People who repeatedly hire undocumented workers can face up to a $10,000 fine for each worker. First-time offenders risk being charged with a misdemeanor and face a penalty of $250 to $2,500 for each worker.

Additionally, employers who once faced a fine are now at risk of having property seized by ICE agents, and they also might be charged with a felony if they continue to hire undocumented workers.

Those are just added tools immigration agents are using.

“This is the worst I’ve seen here yet,” said Cortes, who has lived in the United States for 27 years.

The island

Wooden frames rise from the ground on parts of the island, which was established as a village in 1985.

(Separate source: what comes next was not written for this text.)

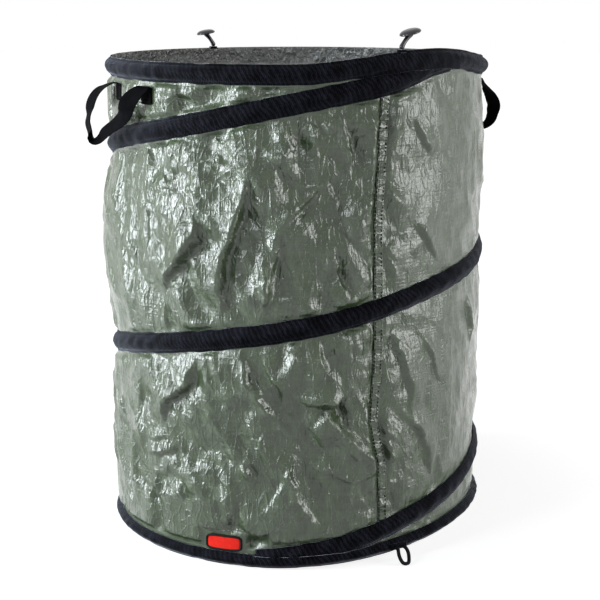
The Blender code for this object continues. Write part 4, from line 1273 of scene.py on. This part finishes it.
def make_loop(end, bearing):
    """An elastic cord bent into a loop on the floor; the points repeat the source's route."""
    thick = CORD_DIAMETER / 2.0
    out = 3.0 * GAP + BASE_TAPE[1] + TAPE_THICKNESS + TAB_THICKNESS + thick
    root = place(bearing, WALL_RADIUS + out, float(base_height(bearing)) - 0.0033 + thick)
    turn = np.linspace(0.0, math.pi, 41)
    forward = clamp(np.sin(turn)) ** 0.9
    sunk = (LOOP_CLEARANCE + thick - root[2]) * ramp(forward, 0.0, 1.0)
    spread = (LOOP_WIDTH / 2.0 - thick) * np.cos(turn) * (0.72 + 0.28 * ramp(forward * 2.0, 0.0, 1.0))
    reach = thick + (LOOP_REACH - 3.0 * thick) * forward
    path = root + np.outer(spread, along(bearing)) + np.outer(reach, radial(bearing))
    path = path + np.outer(sunk, upward(1.0))
    tucked = path[[0, -1]] - radial(bearing) * thick * 1.6
    path = np.concatenate([tucked[:1], path, tucked[1:]])
    cord = tube_piece(f"{end}_loop_cord", path, thick, "elastic_cord_braid", 16)
    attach(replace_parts(cord, f"{end}_loop"), f"{end}_loop")
    return cord, path


# Light, floor and camera


def seen_directly(tree):
    """1 for camera, glossy and transmission rays, 0 for the rays that light the bag."""
    rays = add(tree, "LightPath").outputs
    passed_on = calc(tree, "MAXIMUM", rays["Is Glossy Ray"], rays["Is Transmission Ray"])
    return calc(tree, "MAXIMUM", rays["Is Camera Ray"], passed_on)


def make_stage():
    """A pale floor that keeps the bag's shadow, soft lamps at left, right and front, and the world."""
    white = (1.0, 1.0, 1.0)
    tree = new_finish("studio_floor", (0.42, 0.42, 0.42), 0.9, specular_ior_level=0.1)
    off = vector(tree, "LENGTH", object_of(tree), output="Value")
    far = add(tree, "MapRange", {"Value": off, "From Min": 0.26, "From Max": 0.75},
              interpolation_type="SMOOTHSTEP").outputs["Result"]
    lift = scaled(tree, seen_directly(tree), scaled(tree, far, 0.20, 0.80))
    glow = add(tree, "Emission", {"Color": (*white, 1.0), "Strength": lift})
    both = add(tree, "AddShader", {0: tree.nodes["Principled BSDF"].outputs[0], 1: glow.outputs[0]})
    tree.links.new(both.outputs[0], tree.nodes["Material Output"].inputs["Surface"])
    corners = np.array([[(-1.0, 1.0, 0.0), (1.0, 1.0, 0.0)], [(-1.0, -1.0, 0.0), (1.0, -1.0, 0.0)]])
    floor = surface("studio_floor", corners * 12.0 - upward(0.0004), "studio_floor", wrap=(False, False))
    floor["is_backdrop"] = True

    world = bpy.context.scene.world = bpy.data.worlds.new("studio")
    world.use_nodes = True
    back = world.node_tree.nodes["Background"].inputs
    back["Color"].default_value = (*white, 1.0)
    lit = scaled(world.node_tree, seen_directly(world.node_tree), 0.91, 0.09)
    world.node_tree.links.new(lit, back["Strength"])

    cool = (0.95, 1.0, 1.06)
    for name, bearing, distance, height, width, tall, power, colour in (
        ("left_softbox", 192.0, 1.55, 0.62, 0.46, 1.2, 37.0, cool),
        ("right_softbox", 338.0, 1.9, 0.62, 0.9, 1.2, 24.0, white),
        ("front_softbox", 225.0, 1.60, 1.10, 0.45, 0.8, 10.0, cool),
    ):
        lamp = bpy.data.lights.new(name, "AREA")
        lamp.shape, lamp.size, lamp.size_y, lamp.energy = "RECTANGLE", width, tall, power
        lamp.color = colour
        made = link(name, lamp)
        made.location = place(bearing, distance, height)
        drop = math.atan2(height - 0.28, distance)
        made.rotation_euler = (math.pi / 2.0 - drop, 0.0, math.radians(bearing) + math.pi / 2.0)


def make_camera():
    """The photograph's viewpoint."""
    data = bpy.data.cameras.new("photo_camera")
    data.lens, data.sensor_width = 89.87, 36.0
    made = link("photo_camera", data)
    made.location = (0.00434, -1.81193, 0.64982)
    made.rotation_euler = (math.radians(77.98), 0.0, 0.0)
    bpy.context.scene.camera = made


def main():
    """Camera and finishes first, then cords, cloth, tapes, straps, small parts, light."""
    bpy.context.scene.view_settings.view_transform = "Standard"
    make_camera()
    for finish in (tarpaulin, lining_finish, tape_finish, webbing_finish, moulded_finish, elastic_finish):
        finish()
    thread_finish("black_thread", (0.002, 0.002, 0.0025))
    thread_finish("green_thread", (0.004, 0.006, 0.004))
    label_finish()
    metal_finish("spring_steel_drawn", (0.10, 0.10, 0.11), 0.45, (900.0, 900.0, 60.0))
    metal_finish("crimp_aluminium_pressed", (0.20, 0.20, 0.21), 0.5, (300.0, 300.0, 900.0))
    for end, (bearing, _, _) in TOGGLES.items():
        cord, path = make_loop(end, bearing)
    soft = [*make_wall(), *make_tapes(), *make_seam(), *make_label(), make_wire()]
    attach(make_base(), "base")
    for piece in soft:
        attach(piece, "base")
    make_handle("left", LEFT_HANDLE, LEFT_COURSE)
    make_handle("right", RIGHT_HANDLE, RIGHT_COURSE)
    for end, (bearing, lean, tilt) in TOGGLES.items():
        make_saddle(end, bearing)
        make_toggle(end, bearing, lean, tilt)
        make_tab(end, bearing)
    for crimp in ("rim_crimp", "base_crimp"):
        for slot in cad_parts[crimp].material_slots:
            slot.material = bpy.data.materials["crimp_aluminium_pressed"]
    for piece in soft:
        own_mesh(piece)
    make_stage()
    boxes = {"cad": [list(corner) for corner in SOLID_BOX], "visual": [list(corner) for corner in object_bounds()]}


main()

Nowadays, a little more than 200 full-time residents live on the island, a secluded haven of multi-million dollar homes nestled among trees and brush.

The island is accessible only by ferry, and transportation on the island is limited to bikes or golf carts.

Each year, 60 to 75 homes are built on the island, according to the village’s Building Inspections Department. Sale prices for homes now on the market there peak as high as $4 million.

One of the homebuilders, Luis Cortes Jr., an employee with Cortes Builders Inc. and Ivan Cortes’ brother, said he was driving the company’s boat to Bald Head Island about 7:15 a.m. Tuesday when the U.S. Coast Guard stopped it.

The company, which is owned by his father, employs between 10 and 18 workers and has done construction debris removal, fork-lifting services and other work on the island for more than 12 years.

He said about nine employees, mainly Puerto Ricans, were on the boat when he was stopped.

“They were stopping everybody that came over there,” Cortes said. “I just figured it was a regular routine check.”

They were told to hand over their IDs and asked what they were doing and where they were headed, Cortes said.

“None of our workers were arrested,” he said, adding that throughout the day, he heard rumors about other companies that might have been caught with undocumented workers. “I would love to hear the whole story. I’m just glad everything was good on our end.”

An employee who answered the phone for Cortes Brothers Construction, a separate entity from Cortes Builders Inc., confirmed that the company also works on Bald Head Island and said two of its workers were arrested Tuesday and will be deported.

The company was not listed on a list of 15 general contractors that village staff provided to the Star-News on Thursday.

How it happened

In the past week, U.S. Coast Guard officials noticed small boats traveling to the island overloaded with workers. They were being used by a private company, according to a news release from the justice department.

So the Coast Guard stopped four boats Tuesday between 6 a.m. and 7 a.m. to make sure they were safe.

Since then, ICE has placed a lien on the four boats – a new tool they’re using to punish people who use undocumented labor, said Oak Island Coast Guard Station Petty Officer Kurt Yockel.

The Coast Guard detained four or five U.S. citizens who were operating the boats, but it’s unknown if they will be charged with a crime.

The U.S. Coast Guard has been boarding boats and checking the IDs of all onboard.

“We recognized the problem with the illegal immigrants in the area that we were stopping,” Yockel said.

When they realized many of them had no identification from the United States, they notified immigration agents.

“The cooperation was outstanding between the agencies,” Yockel said. “Within three days, we had the operation set up.”

Veronica Gonzalez: 343-2008

http://www.wilmingtonstar.com/apps/pbcs ... 004/news01

I know from what I saw they missed 3 times what they got. But it's a start and our Coast Guard is in there trying.